19.07.2014 kaza tarihinde yürürlükte olan tarifeye göre, davalının zorunlu trafik sigorta poliçesine istinaden sorumluluk limiti sakatlık/ölüm ve tedavi gideri teminatı bakımından ayrı ayrı 268.000,00 TL’dir.
… plaka numaralı otomobilin yolcusu davacı …’ın kazanın oluşumunda kusursuz olduğu, ancak olayın yaralanması ile sonuçlanmasında, zararın artmasında ortak kusurunun olduğu, hatır taşımacılığı indiriminin yukarıda belirtilen gerekçelerle somut olayda oluştuğu, davalının %100 kusur oranındaki sorumluluk durumuna göre belirlenen 306.526,73 TL zarardan %20 müterafik kusur indirimi ile %20 hatır taşıması indirimi sonucu davacı …’ın devlet memuru olması ve iyileşme döneminde maaşlarını tam olarak almış olması nedeniyle geçici iş göremezlik dönemi için maddi zararını söz konusu olmayacağı, sürekli iş göremezlik dönemine ait %15 maluliyeti ile ilgili maddi zararının 183.916,04 TL olduğu hükme elverişli 06.01.2021 tarihli kusur ve aktüer bilirkişi raporundan anlaşılmış olup davacının maddi zararının poliçe limiti içinde kaldığı, davalının KYTK’nun 99. maddesine göre 14.08.2017 dava tarihinden önce temerrüde düştüğünün belirlenemediği, sigortalı aracın kullanım amacının hususi olduğu dikkate alınarak davanın kısmen kabulü ile 183.916,04 TL sürekli iş göremezlik tazminatının dava tarihinden itibaren işleyecek yasal faiziyle birlikte davalı sigorta şirketinden alınarak davacıya verilmesine, fazlaya ilişkin talebin reddine dair karar verilmiştir.

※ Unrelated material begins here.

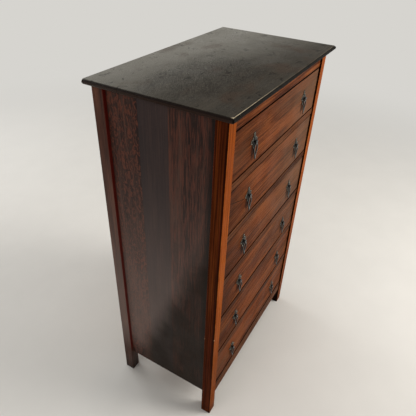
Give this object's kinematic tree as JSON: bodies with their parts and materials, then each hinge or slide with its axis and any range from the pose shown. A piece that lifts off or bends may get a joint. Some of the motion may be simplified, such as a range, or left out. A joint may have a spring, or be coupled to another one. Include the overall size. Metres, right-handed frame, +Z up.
{
  "type": "tallboy chest of drawers",
  "caption": "Tall narrow floor-standing chest of drawers in dark stained oak, on square posts, with panelled sides, a moulded top and hanging drop handles.",
  "frame": {"origin": "on the floor, under the middle of the top board", "axes": "+Z up; the drawers open towards -Y; +X is to the right of someone who faces the drawers"},
  "size_m": [0.773, 0.448, 1.259],
  "materials": {
    "top_oak": "very dark stained oak, semi-gloss, scratched and dented",
    "panel_oak": "dark stained quarter-sawn oak, semi-gloss",
    "post_oak": "red-brown stained oak, worn to orange on the arrises",
    "drawer_oak": "red-brown stained oak, glossy varnish",
    "rail_oak": "red-brown stained oak, glossy varnish",
    "drawer_lining": "plain oak, unvarnished, aged",
    "inner_wood": "plain softwood, unfinished, aged",
    "plywood": "thin plywood, unvarnished, aged",
    "aged_brass": "dark oxidised brass, rubbed bright on the high points",
    "screw_steel": "dull steel"
  },
  "bodies": {
    "carcass": {"top_board": "top_oak", "front_post_left": "post_oak", "front_post_right": "post_oak", "back_post_left": "post_oak", "back_post_right": "post_oak", "side_panel_left": "panel_oak", "side_panel_right": "panel_oak", "back_panel": "plywood", "top_rail": "drawer_oak", "bottom_rail": "rail_oak", "drawer_dividers": "rail_oak", "back_rails": "inner_wood", "bottom_side_rails": "inner_wood", "drawer_runners": "inner_wood", "drawer_guides": "inner_wood", "drawer_stops": "inner_wood", "top_cleats": "inner_wood", "top_screws": "screw_steel"},
    "drawer_1": {"drawer_1_front": "drawer_oak", "drawer_1_sides": "drawer_lining", "drawer_1_back": "drawer_lining", "drawer_1_bottom": "plywood", "drawer_1_backplates": "aged_brass"},
    "drawer_1_loop_left": {"drawer_1_loop_left": "aged_brass"},
    "drawer_1_loop_right": {"drawer_1_loop_right": "aged_brass"},
    "drawer_2": {"drawer_2_front": "drawer_oak", "drawer_2_sides": "drawer_lining", "drawer_2_back": "drawer_lining", "drawer_2_bottom": "plywood", "drawer_2_backplates": "aged_brass"},
    "drawer_2_loop_left": {"drawer_2_loop_left": "aged_brass"},
    "drawer_2_loop_right": {"drawer_2_loop_right": "aged_brass"},
    "drawer_3": {"drawer_3_front": "drawer_oak", "drawer_3_sides": "drawer_lining", "drawer_3_back": "drawer_lining", "drawer_3_bottom": "plywood", "drawer_3_backplates": "aged_brass"},
    "drawer_3_loop_left": {"drawer_3_loop_left": "aged_brass"},
    "drawer_3_loop_right": {"drawer_3_loop_right": "aged_brass"},
    "drawer_4": {"drawer_4_front": "drawer_oak", "drawer_4_sides": "drawer_lining", "drawer_4_back": "drawer_lining", "drawer_4_bottom": "plywood", "drawer_4_backplates": "aged_brass"},
    "drawer_4_loop_left": {"drawer_4_loop_left": "aged_brass"},
    "drawer_4_loop_right": {"drawer_4_loop_right": "aged_brass"},
    "drawer_5": {"drawer_5_front": "drawer_oak", "drawer_5_sides": "drawer_lining", "drawer_5_back": "drawer_lining", "drawer_5_bottom": "plywood", "drawer_5_backplates": "aged_brass"},
    "drawer_5_loop_left": {"drawer_5_loop_left": "aged_brass"},
    "drawer_5_loop_right": {"drawer_5_loop_right": "aged_brass"},
    "drawer_6": {"drawer_6_front": "drawer_oak", "drawer_6_sides": "drawer_lining", "drawer_6_back": "drawer_lining", "drawer_6_bottom": "plywood", "drawer_6_backplates": "aged_brass"},
    "drawer_6_loop_left": {"drawer_6_loop_left": "aged_brass"},
    "drawer_6_loop_right": {"drawer_6_loop_right": "aged_brass"}
  },
  "joints": [
    {"name": "drawer_1_slide", "type": "slide", "parent": "carcass", "child": "drawer_1", "axis": [0, -1, 0], "range_m": [0, 0.3]},
    {"name": "drawer_1_loop_left_hinge", "type": "hinge", "parent": "drawer_1", "child": "drawer_1_loop_left", "pos_m": [-0.195, -0.2026, 1.1235], "axis": [-1, 0, 0], "range_deg": [-5, 185]},
    {"name": "drawer_1_loop_right_hinge", "type": "hinge", "parent": "drawer_1", "child": "drawer_1_loop_right", "pos_m": [0.195, -0.2026, 1.1235], "axis": [-1, 0, 0], "range_deg": [-5, 185]},
    {"name": "drawer_2_slide", "type": "slide", "parent": "carcass", "child": "drawer_2", "axis": [0, -1, 0], "range_m": [0, 0.3]},
    {"name": "drawer_2_loop_left_hinge", "type": "hinge", "parent": "drawer_2", "child": "drawer_2_loop_left", "pos_m": [-0.195, -0.2026, 0.949], "axis": [-1, 0, 0], "range_deg": [-5, 185]},
    {"name": "drawer_2_loop_right_hinge", "type": "hinge", "parent": "drawer_2", "child": "drawer_2_loop_right", "pos_m": [0.195, -0.2026, 0.949], "axis": [-1, 0, 0], "range_deg": [-5, 185]},
    {"name": "drawer_3_slide", "type": "slide", "parent": "carcass", "child": "drawer_3", "axis": [0, -1, 0], "range_m": [0, 0.3]},
    {"name": "drawer_3_loop_left_hinge", "type": "hinge", "parent": "drawer_3", "child": "drawer_3_loop_left", "pos_m": [-0.195, -0.2026, 0.773], "axis": [-1, 0, 0], "range_deg": [-5, 185]},
    {"name": "drawer_3_loop_right_hinge", "type": "hinge", "parent": "drawer_3", "child": "drawer_3_loop_right", "pos_m": [0.195, -0.2026, 0.773], "axis": [-1, 0, 0], "range_deg": [-5, 185]},
    {"name": "drawer_4_slide", "type": "slide", "parent": "carcass", "child": "drawer_4", "axis": [0, -1, 0], "range_m": [0, 0.3]},
    {"name": "drawer_4_loop_left_hinge", "type": "hinge", "parent": "drawer_4", "child": "drawer_4_loop_left", "pos_m": [-0.195, -0.2026, 0.597], "axis": [-1, 0, 0], "range_deg": [-5, 185]},
    {"name": "drawer_4_loop_right_hinge", "type": "hinge", "parent": "drawer_4", "child": "drawer_4_loop_right", "pos_m": [0.195, -0.2026, 0.597], "axis": [-1, 0, 0], "range_deg": [-5, 185]},
    {"name": "drawer_5_slide", "type": "slide", "parent": "carcass", "child": "drawer_5", "axis": [0, -1, 0], "range_m": [0, 0.3]},
    {"name": "drawer_5_loop_left_hinge", "type": "hinge", "parent": "drawer_5", "child": "drawer_5_loop_left", "pos_m": [-0.195, -0.2026, 0.4165], "axis": [-1, 0, 0], "range_deg": [-5, 185]},
    {"name": "drawer_5_loop_right_hinge", "type": "hinge", "parent": "drawer_5", "child": "drawer_5_loop_right", "pos_m": [0.195, -0.2026, 0.4165], "axis": [-1, 0, 0], "range_deg": [-5, 185]},
    {"name": "drawer_6_slide", "type": "slide", "parent": "carcass", "child": "drawer_6", "axis": [0, -1, 0], "range_m": [0, 0.3]},
    {"name": "drawer_6_loop_left_hinge", "type": "hinge", "parent": "drawer_6", "child": "drawer_6_loop_left", "pos_m": [-0.195, -0.2026, 0.2315], "axis": [-1, 0, 0], "range_deg": [-5, 185]},
    {"name": "drawer_6_loop_right_hinge", "type": "hinge", "parent": "drawer_6", "child": "drawer_6_loop_right", "pos_m": [0.195, -0.2026, 0.2315], "axis": [-1, 0, 0], "range_deg": [-5, 185]}
  ]
}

TBK’nun 51. ve 52. maddelerinden kaynaklanan hakkaniyet ve takdiri indirimler nedeniyle, davanın kısmen reddedilmesi halinde, indirimden dolayı reddedilen kısım için davalı yararına vekalet ücreti takdir edilemeyeceği ve yargılama giderleri yönünden taraflar arasında paylaştırmaya gidilemeyeceğinden (Y. 17. HD. 5.7.2018 T. 2018/1094 E. 2018/6778 K.) davalı yararına müterafik kusur ve hatır taşıması indiriminden dolayı reddedilen kısım için vekalet ücreti ve yargılama giderine hükmedilmemiştir.

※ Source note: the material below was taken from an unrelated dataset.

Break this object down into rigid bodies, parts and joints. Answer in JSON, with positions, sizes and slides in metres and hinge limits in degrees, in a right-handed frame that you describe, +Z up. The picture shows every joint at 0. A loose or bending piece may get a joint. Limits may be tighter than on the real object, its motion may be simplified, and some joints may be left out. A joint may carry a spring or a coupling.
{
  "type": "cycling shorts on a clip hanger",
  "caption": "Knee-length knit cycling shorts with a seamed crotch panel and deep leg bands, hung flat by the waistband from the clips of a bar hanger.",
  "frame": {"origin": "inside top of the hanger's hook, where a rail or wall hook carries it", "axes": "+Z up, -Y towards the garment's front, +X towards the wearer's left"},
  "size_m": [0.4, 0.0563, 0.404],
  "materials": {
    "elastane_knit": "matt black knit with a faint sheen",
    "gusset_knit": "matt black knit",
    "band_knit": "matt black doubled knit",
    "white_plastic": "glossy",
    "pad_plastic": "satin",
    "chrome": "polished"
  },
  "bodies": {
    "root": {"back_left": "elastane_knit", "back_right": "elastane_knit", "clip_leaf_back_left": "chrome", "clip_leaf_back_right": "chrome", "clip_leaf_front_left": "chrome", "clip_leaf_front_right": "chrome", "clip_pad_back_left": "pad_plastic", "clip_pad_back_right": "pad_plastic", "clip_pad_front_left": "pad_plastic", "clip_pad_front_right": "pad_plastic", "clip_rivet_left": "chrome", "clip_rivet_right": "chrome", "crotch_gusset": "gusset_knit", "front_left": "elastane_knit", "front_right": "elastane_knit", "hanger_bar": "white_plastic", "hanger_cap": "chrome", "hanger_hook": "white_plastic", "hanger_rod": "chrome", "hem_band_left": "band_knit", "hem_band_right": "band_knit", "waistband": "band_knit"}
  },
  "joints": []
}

H Ü K Ü M : Yukarıda açıklanan nedenlerle;
1-Davanın KISMEN KABULÜ ile 183.916,04 TL sürekli iş göremezlik tazminatının dava tarihinden itibaren işleyecek yasal faiziyle birlikte davalı sigorta şirketinden alınarak davacıya verilmesine, fazlaya ilişkin talebin reddine,
2-Harçlar tarifesi uyarınca alınması gereken 12.563,30 TL karar ve ilam harcından peşin alınan 31,40 TL + 884,00 TL ıslah harcından oluşan toplam 915,40 TL harçtan mahsubu ile bakiye 11.647,90 TL harcın davalıdan tahsil edilerek Hazineye irat kaydına,
3-Davacı tarafından yatırılan 31,40 TL peşin harç ile 884,00 TL ıslah harcından oluşan toplam 915,40 TL harcın davalıdan tahsil edilerek davacı tarafa verilmesine,
4-Davacı tarafından yapılan; posta, tebligat, müzekkere ve bilirkişi ücretinden oluşan toplam 2.387,44‬ TL yargılama giderinin davalıdan tahsil edilerek davacı tarafa verilmesine,
5-Davacı taraf duruşmalarda vekil ile temsil edildiğinden kabul edilen dava değeri itibariyle AAÜT uyarınca hesap olunan 21.324,12 TL vekalet ücretinin davalıdan tahsil edilerek davacı tarafa verilmesine,
6-Davalı tarafından belgelendirilen bir yargılama masrafı olmadığından bu hususta karar verilmesine yer olmadığına,
7-Bakiye gider avansının karar kesinleştiğinde talep halinde yatıran tarafa iadesine,
Dair, davacı vekilinin yüzüne karşı davalı tarafın yokluğunda tebliğden itibaren 2 haftalık sürede HMK. 341. maddesi uyarınca istinaf yolu açık olmak üzere karar verildi. 20/04/2021

Katip
¸e-imzalıdır

Hakim
¸e-imzalıdır

“Bu belge 5070 Sayılı Kanun hükümlerince elektronik imza ile imzalanmıştır.”